AI needs legislative guardrails of safety, trust: Rajeev Chandrasekhar
“While AI is the buzzword and ChatGPT is fancy, we need legislative guardrails of safety and trust, which can ensure that AI can never be misused and or used by bad actors to cause harm,” he said.

“While AI is the buzzword and ChatGPT is fancy, we need legislative guardrails of safety and trust, which can ensure that AI can never be misused and or used by bad actors to cause harm,” the minister said at Bengaluru Tech Summit on Thursday.
AI is the most impactful invention in recent times, he said, adding that if harnessed correctly, it can transform healthcare, agriculture, governance, education, language translation and inclusion. “We are focused on capturing AI, building the capabilities, datasets, AI compute and training capacities,” he said.
India AI Summit, to be held on January 10, will focus on talent, AI compute, AI chips, and foundational large language models.
“In a nutshell, the government’s vision for AI is that we see AI as the kinetic enabler for the $1 trillion economy target that we have set for ourselves,” Chandrasekhar said.
While acknowledging that “what is responsible use of AI” is subjective, safety and trust are unambiguous definitions.
Semiconductor R&D hub
Bengaluru hosts the engineering, and research and development centre of almost every semiconductor brand, including Advanced Micro Devices, LAM Research, Applied Materials, Intel and ICT company Fujitsu, the minister pointed out.
“I read four days ago that Fujitsu did a two-nanometre complete bare bones chip design in Bengaluru,” he said.
102 unicorns, $65 billion FDI
Chandrasekhar acknowledged the economic contribution and value add that startups drive in the country. “We have 102 unicorns, $65 billion foreign direct investment (FDI) that have come into startups alone.
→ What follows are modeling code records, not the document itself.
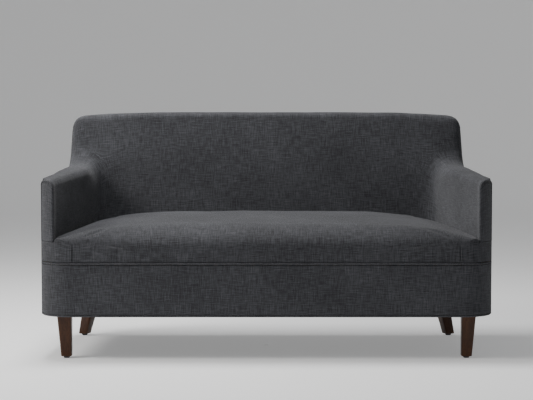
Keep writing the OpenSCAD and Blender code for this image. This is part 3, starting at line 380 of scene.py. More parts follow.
def one_grid(name, rows, shift, material, mirror=False, thick=COVER_THICK, inner=None, keep=None):
    """A piece made of one grid, or of the other side's copy of it, with its UVs shifted.

    The inner layer is inner, or lies thick below the grid. keep says which cells are filled.
    """
    grid = np.array(rows)
    uv = arc_uv(grid)
    if mirror:
        grid, uv = flip_x(grid), uv[::-1]
    skin = Skin()
    skin.add(grid, uv + shift, inner, keep)
    return skin.build(name, thick, material)


def ringed(name, rings, uv, material):
    """A closed piece of rings of points. uv has one more column, where the ring closes."""
    n, m = rings.shape[:2]
    faces, loops = [], []
    for i in range(n - 1):
        for j in range(m):
            a, b, k = i * m, i * (m + 1) + j, (j + 1) % m
            faces.append([a + j, a + k, a + m + k, a + m + j])
            loops.append([b, b + 1, b + m + 2, b + m + 1])
    for i in (0, n - 1):
        faces.append([i * m + j for j in range(m)])
        loops.append([i * (m + 1) + j for j in range(m)])
    return make_mesh(name, rings.reshape(-1, 3), faces, uv.reshape(-1, 2) * MM, loops, material)


def tube(name, path, radius, material, sides=12, up=(0, 0, 1.0)):
    """A round welt along local points, closed at its ends, with UVs in metres."""
    along = unit(np.gradient(path, axis=0))
    side = unit(np.cross(along, np.broadcast_to(up, along.shape)))
    top = np.cross(side, along)
    t = np.linspace(0, 2 * np.pi, sides, endpoint=False)[None, :, None]
    rings = path[:, None] + radius * (np.cos(t) * side[:, None] + np.sin(t) * top[:, None])
    along_path = running(length(np.diff(path, axis=0)))[:, None]
    around = radius * np.linspace(0, 2 * np.pi, sides + 1)
    uv = pack(along_path, around)
    return ringed(name, rings, uv, material)


# ---- shapes shared by several pieces
ARM_Y0 = CY + CORNER_R * math.sin(EDGE_A)
ARM_M, RAKE_M = math.tan(ARM_SLOPE), math.tan(RAKE)
MEET_Z = (ARM_Z + ARM_M * (BACK_Y - SEAT_REAR_Z * RAKE_M - ARM_Y0)) / (1 - ARM_M * RAKE_M)
MEET_Y = BACK_Y + (MEET_Z - SEAT_REAR_Z) * RAKE_M
FLARE_A0, FLARE_A1 = ARM_SLOPE, QUARTER - RAKE
FLARE_LEN = FLARE_R * math.tan((FLARE_A1 - FLARE_A0) / 2)
FLARE_Y0 = MEET_Y - FLARE_LEN * math.cos(FLARE_A0)
FLARE_CY = FLARE_Y0 - FLARE_R * math.sin(FLARE_A0)
FLARE_CZ = MEET_Z - FLARE_LEN * math.sin(FLARE_A0) + FLARE_R * math.cos(FLARE_A0)
STEP_Z = FLARE_CZ - FLARE_R * math.cos(FLARE_A1)
WING_TOP_Z = H - ARCH - BACK_R
LOW_Z = DECK_Z + 2 * GAP


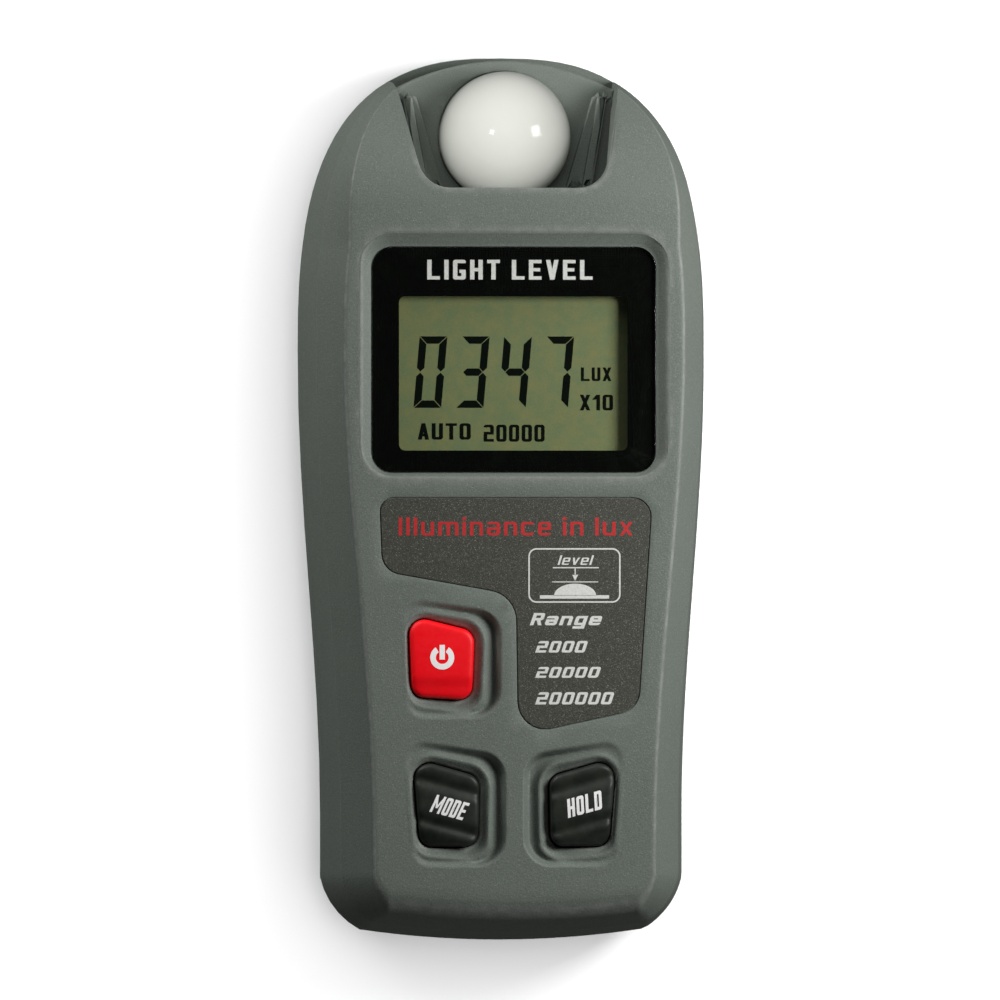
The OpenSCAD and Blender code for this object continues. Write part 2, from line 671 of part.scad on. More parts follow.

They’re not just important for our technology vision but economic vision too,” he said.
Many of the startups the government supports as a part of its design-linked incentive scheme can become unicorns, he said.
Calling students to electronics
“There is a huge shortage of talent globally and if you develop lab skills, there are huge opportunities, including in the drone ecosystem. Innovators in electronics have great opportunities. India’s goal is to create 200,000 students with masters, PhDs, and post-doctoral talent over the next few years,” he said.